Monday, July 02, 2007

Let’s hear it for Power6

A while ago I mentioned in this blog about IBM’s ECLipz project – their unannounced and mainly rumoured plan to create a single chip for System i, System p, and System z (hence the last three letters of the acronym). The big leap forward in this plan (according to rumour mills on the Web and elsewhere) was the much-touted Power6 chip, which IBM finally unveiled at the end of May.

Before we look at whether it fulfils any of the ECLipz hype, let’s see what was actually in the announcement. Running at a top speed of 4.7GHz, the microprocessor offers double the speed of a Power5 chip, yet still uses about the same amount of electricity to run and cool it (all part of the “green machine room”). This means customers can either double their performance or cut their power consumption in half by running at half the clock speed.

And while we’re talking “green”, the processor includes techniques to conserve power and reduce heat. In fact, the processor can be dynamically turned off when there is no useful work to be done and turned back on when there are instructions to be executed. Also, if extreme temperatures are detected, the Power6 chip can reduce its rate of execution to remain within an acceptable, user-defined, temperature range.
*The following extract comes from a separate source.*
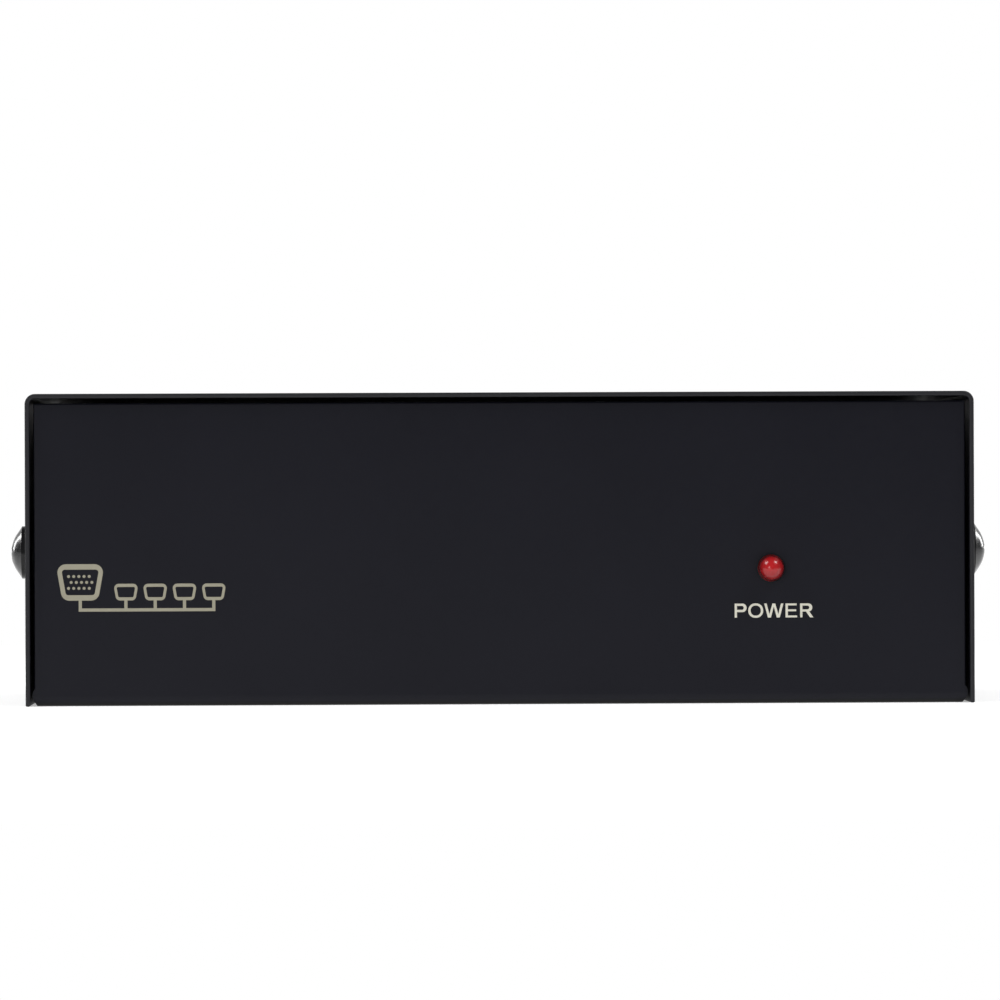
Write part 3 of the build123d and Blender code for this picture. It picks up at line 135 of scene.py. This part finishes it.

In terms of that other hot topic, virtualization, Power6 supports up to 1024 LPARs (Logical PARtitions). It also offers “live partition mobility”, which allows the resources in a specified LPAR to be increased or decreased, but, more interestingly, the applications in a virtual machine can be quiesced, the virtual machine can be moved from one physical server to another, and then everything restarts as though nothing had happened.

The new Systems Director Virtualization Manager eases virtualization management by including a Web-based interface and provides a single set of interfaces for managing all Power-based hardware and virtual partitions; and for discovering virtualized resources of the Virtual I/O server. Virtualization Manager 1.2 supports Power6 chips. It also supports Xen hypervisors included in Red Hat and Novell Linux distributions, as well as VMware, XenSource, and Microsoft Virtual Server.

As far as Project ECLipz goes, the Power6 chip does have redundancy features and support for mainframe instructions (including 50 new floating-point instructions designed to handle decimal maths and binary and decimal conversions). It’s the first Unix processor able to calculate decimal floating point arithmetic in hardware – previously calculations involving decimal numbers with floating decimal points were done using software. There’s also an AltiVec unit (a floating-point and integer processing engine), compliance with IBM’s Power ISA V2.03 specification, and support for Virtual Vector Architecture-2 (ViVA-2), allowing a combination of Power6 nodes to function as a single Vector processor.

And in case you were wondering, IBM listed benchmark tests showing the Power6 chip was faster than Lewis Hamilton’s Formula 1 car, and perhaps hinted that H-P’s Itanium-based machines may as well just give up now!